Bazen bir sabaha uyanırız ve bir daha hiçbir şey eskisi gibi olmaz. Takvimler 12 Eylül 1980 sabahını gösterdiğinde ilan edilen sokağa çıkma yasağı, hoparlörlerden çalınan marş ve kahramanlık türküleri bir daha hiçbir şeyin eskisi gibi olmayacağının habercisiydi.
Kenan EVREN ilk açıklamasında ‘’ Ülkemizde mevcut tüm siyasi partiler bugünden geçerli olarak feshedilmişlerdir’’ demişti. Demokrasiye ilk darbe partilerin feshedilmesiyle vurulmuştu. Askeri kışlalar cezaevlerine dönüştürüldü ve süratle yeni(modern) cezaevlerinin yapımına başlanıldı. 30.000 kişi yurt dışına çıkmak için başvurdu. Bir sağdan bir soldan, iki sağdan iki soldan denilerek insanlar idam edildi. Halen tartışılan, Savaş AY’ ın idamından saatler önce Ulucanlar Cezaevinde çektiği fotoğraftan ilhamla Sezen AKSU’ nun Son Bakış şarkısına ilham olan Erdal EREN’ de idam edilenler arasındaydı… Üzerinden yarım asıra yakın bir zaman geçmesine rağmen darbenin etkisi halen devam etmekte. 15 Temmuz 2016’ da ki darbe girişimine halk fırınlarda kuyruk olmuştu. Çeşitli değişikliklere uğrasa da halen 1982 Anayasasıyla yönetilmekteyiz.

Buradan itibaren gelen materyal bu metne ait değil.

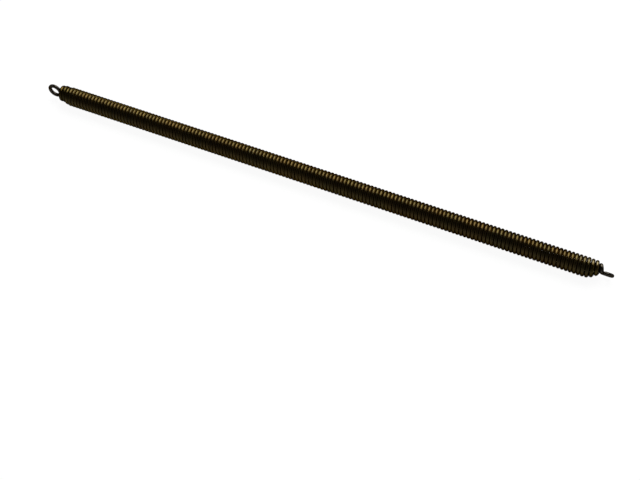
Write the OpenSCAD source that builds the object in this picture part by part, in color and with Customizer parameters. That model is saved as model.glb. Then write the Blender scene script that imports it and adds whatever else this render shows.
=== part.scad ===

Şimdilerde ortalama bir emeklilik hayatı yaşayan 12 Eylül 1980’ de subay olarak görev yapmış biriyle görüştüm. Bana o dönemle ilgili unutamadığı bir anısını anlatmasını istedim. Gözleri uzaklara daldı, belli ki çok anısı vardı. Sonra derin bir nefes alıp anlatmaya başladı. Erzincan 3.Kolordu Özel Askeri Ceza ve Tutukevinde görevliymiş. Pol-Der’ li bir tutukluyu sorgulamak için Diyarbakır Emniyet Müdürlüğünde görevli polisler yine Diyarbakır’a götürmek için almaya geliyorlar ellerinde gerekli izin belgeleri varmış ancak teslim etmeden önce muayene ettirip gerekli tutanakları tutup teslim ediyor. Birkaç gün sonra o polisi getiriyorlar yarı ölü vaziyette teslim ediyorlar. Birkaç gün içerisinde de o polis vefat ediyor. Her hafta Giresun’ dan eşi ve iki çocuğu Pol-Der’ li polisi ziyarete geliyormuş. Ziyaret için gelen eşine ölüm haberini verme anını unutamamış.
Darbeyle ilgili onca kitap yazıldı, film, dizi ve belgesel çekildi. Tarık AKAN’ ın Anne Kafamda Bit Var kitabını ve Mehmet Ali BİRAND’ ın sunumuyla 12 Eylül Belgeselini tavsiye ederim.